There are a few things I would like to clear up before I go any further, I have mentioned that nothing could prepare a person for jail, it’s not so much the jail but the feelings that affect you once that door is locked behind you and there you are inside the cell. The isolation is terrible, but worse than that is the realisation that your rights as a human being ceased to exist the moment you entered the prison doors. The fact that you are powerless and can do nothing about the situation, your life has been taken over and that is not a good feeling. Having to jump through hoops for someone you wouldn’t give the time of day normally, being ordered around by some power crazed screw just for the hell of it. Having some con come to you and try to relieve you of whatever they think they can get from you. I have seen people really freaking out about their situation but being powerless to do anything about it. This is time for some serious self examination and to try to come to terms with the tangle you’re in. It doesn’t improve as you go through the system, if anything it gets worse. The thing is that by the time I got to a “D” cat prison I’d gotten used to the ways of the system.

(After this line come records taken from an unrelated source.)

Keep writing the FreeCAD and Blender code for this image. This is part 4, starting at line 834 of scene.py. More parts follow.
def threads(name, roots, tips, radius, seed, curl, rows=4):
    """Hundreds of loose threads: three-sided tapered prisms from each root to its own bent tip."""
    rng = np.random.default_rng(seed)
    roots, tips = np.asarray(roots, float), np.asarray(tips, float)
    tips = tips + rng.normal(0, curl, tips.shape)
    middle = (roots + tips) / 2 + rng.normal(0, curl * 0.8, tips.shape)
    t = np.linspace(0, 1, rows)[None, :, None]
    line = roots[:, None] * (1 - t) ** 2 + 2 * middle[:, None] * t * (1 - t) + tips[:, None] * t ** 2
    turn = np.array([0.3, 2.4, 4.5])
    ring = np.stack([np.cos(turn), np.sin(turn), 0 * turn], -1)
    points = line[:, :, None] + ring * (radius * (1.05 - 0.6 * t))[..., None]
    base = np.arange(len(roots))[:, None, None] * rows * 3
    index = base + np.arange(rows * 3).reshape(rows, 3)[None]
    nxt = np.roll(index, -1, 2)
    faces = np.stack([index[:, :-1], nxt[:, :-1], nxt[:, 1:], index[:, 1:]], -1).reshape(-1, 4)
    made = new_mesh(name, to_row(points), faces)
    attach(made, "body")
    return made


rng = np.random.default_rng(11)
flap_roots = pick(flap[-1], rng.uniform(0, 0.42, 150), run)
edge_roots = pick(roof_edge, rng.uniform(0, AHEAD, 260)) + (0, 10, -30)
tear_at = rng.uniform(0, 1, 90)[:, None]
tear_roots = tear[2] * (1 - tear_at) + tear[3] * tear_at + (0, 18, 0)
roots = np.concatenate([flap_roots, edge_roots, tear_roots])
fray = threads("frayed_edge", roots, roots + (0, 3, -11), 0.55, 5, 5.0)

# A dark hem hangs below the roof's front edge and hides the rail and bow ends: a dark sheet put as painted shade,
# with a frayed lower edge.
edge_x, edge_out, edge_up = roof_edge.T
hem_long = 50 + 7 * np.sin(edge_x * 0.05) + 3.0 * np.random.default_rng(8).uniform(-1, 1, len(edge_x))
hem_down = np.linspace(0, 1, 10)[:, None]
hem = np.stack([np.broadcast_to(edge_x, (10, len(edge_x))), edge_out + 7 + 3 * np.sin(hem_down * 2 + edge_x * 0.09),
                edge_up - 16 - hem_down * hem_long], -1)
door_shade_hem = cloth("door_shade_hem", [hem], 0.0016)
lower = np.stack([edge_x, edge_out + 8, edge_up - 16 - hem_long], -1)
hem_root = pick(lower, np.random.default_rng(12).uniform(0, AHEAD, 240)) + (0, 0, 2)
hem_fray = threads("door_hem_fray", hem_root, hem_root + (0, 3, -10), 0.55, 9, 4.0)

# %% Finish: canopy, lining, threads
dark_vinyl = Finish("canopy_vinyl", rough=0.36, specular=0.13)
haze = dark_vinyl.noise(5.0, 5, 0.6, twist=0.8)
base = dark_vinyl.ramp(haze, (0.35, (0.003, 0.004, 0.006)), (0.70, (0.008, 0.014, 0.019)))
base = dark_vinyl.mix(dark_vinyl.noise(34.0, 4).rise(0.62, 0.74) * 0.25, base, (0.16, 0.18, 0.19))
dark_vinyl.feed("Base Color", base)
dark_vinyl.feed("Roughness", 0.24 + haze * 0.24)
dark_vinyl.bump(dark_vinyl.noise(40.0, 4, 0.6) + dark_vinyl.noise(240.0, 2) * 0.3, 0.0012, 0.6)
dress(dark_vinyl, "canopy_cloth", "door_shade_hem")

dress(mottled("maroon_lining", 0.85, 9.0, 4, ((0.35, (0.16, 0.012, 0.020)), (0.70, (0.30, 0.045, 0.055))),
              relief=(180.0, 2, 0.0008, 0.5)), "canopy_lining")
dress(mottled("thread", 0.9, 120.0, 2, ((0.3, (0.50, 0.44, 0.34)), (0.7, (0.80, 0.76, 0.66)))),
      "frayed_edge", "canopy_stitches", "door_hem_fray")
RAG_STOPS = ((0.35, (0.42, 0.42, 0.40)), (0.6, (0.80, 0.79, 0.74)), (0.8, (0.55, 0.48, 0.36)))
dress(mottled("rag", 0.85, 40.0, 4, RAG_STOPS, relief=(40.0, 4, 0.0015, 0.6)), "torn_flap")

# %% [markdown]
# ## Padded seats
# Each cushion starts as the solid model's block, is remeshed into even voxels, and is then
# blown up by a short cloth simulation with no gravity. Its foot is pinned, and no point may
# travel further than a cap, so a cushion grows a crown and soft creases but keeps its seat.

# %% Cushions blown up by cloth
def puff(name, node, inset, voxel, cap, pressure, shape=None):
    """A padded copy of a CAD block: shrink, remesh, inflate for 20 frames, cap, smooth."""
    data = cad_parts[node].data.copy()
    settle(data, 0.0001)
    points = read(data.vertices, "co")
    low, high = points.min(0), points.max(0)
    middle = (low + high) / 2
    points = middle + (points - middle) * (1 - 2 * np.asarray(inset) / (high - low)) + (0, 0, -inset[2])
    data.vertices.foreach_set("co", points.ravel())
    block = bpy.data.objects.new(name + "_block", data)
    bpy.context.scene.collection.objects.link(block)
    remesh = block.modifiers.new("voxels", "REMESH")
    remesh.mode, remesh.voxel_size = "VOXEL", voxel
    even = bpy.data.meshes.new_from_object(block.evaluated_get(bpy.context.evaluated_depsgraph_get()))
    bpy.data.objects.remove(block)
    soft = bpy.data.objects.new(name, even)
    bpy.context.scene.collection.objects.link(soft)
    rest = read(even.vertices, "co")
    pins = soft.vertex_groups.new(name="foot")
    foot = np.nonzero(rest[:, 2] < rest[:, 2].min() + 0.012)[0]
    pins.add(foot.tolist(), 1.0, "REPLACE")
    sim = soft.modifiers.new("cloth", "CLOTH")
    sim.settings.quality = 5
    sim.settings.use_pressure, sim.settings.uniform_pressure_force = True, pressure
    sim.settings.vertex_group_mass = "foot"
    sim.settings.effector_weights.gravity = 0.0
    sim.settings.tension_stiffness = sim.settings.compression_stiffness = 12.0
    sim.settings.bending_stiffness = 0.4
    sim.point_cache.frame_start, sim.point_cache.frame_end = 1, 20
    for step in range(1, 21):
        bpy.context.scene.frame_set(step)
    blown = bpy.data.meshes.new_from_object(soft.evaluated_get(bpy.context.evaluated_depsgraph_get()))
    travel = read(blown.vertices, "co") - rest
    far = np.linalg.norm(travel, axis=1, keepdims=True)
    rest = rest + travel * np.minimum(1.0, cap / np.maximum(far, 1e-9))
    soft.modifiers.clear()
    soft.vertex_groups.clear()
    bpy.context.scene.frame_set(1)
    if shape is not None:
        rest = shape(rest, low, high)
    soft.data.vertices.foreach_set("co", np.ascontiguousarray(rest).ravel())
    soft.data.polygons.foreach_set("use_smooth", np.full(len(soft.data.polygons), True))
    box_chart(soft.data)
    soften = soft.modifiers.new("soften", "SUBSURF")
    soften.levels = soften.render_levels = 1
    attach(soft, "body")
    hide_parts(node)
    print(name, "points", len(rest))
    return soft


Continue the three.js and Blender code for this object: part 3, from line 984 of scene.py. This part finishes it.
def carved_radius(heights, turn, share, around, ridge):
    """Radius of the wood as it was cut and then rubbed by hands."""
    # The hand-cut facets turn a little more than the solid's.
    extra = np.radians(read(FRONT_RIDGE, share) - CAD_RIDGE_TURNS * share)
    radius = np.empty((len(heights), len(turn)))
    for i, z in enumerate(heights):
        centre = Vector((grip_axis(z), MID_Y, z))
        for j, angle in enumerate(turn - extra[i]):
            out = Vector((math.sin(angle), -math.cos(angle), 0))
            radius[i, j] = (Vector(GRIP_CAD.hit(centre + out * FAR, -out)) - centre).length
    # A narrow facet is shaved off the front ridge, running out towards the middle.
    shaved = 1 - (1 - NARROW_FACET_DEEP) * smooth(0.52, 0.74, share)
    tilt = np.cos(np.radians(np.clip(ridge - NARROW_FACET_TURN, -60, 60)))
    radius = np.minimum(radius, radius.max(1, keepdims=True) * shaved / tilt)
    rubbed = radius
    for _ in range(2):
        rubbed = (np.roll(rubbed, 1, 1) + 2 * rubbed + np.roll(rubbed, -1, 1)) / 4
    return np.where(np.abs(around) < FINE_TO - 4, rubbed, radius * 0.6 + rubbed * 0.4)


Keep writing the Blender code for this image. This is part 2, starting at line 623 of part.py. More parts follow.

Here I was, now a criminal working five days a week for £7.50 washing and pressing laundry for other nicks and the one I was in. The righteous indignation was hard to get over and some things still rankle after all this time (three and a half years) especially the hypocrisy of the system. It’s very weird being in jail, I didn’t think I was a criminal or I certainly didn’t feel like one but what exactly does a criminal feel like? This is some fantasy we all indulge in, we think we know about someone but what do we really know about them? What do we really know about ourselves is more to the point. Why do we have to bow down to what someone else tells us is right and proper? Right and proper for whom? I suppose the criminals of today are anarchists, although most of them wouldn’t know what anarchy meant if it kicked them up the arse but none the less they are the true anarchists.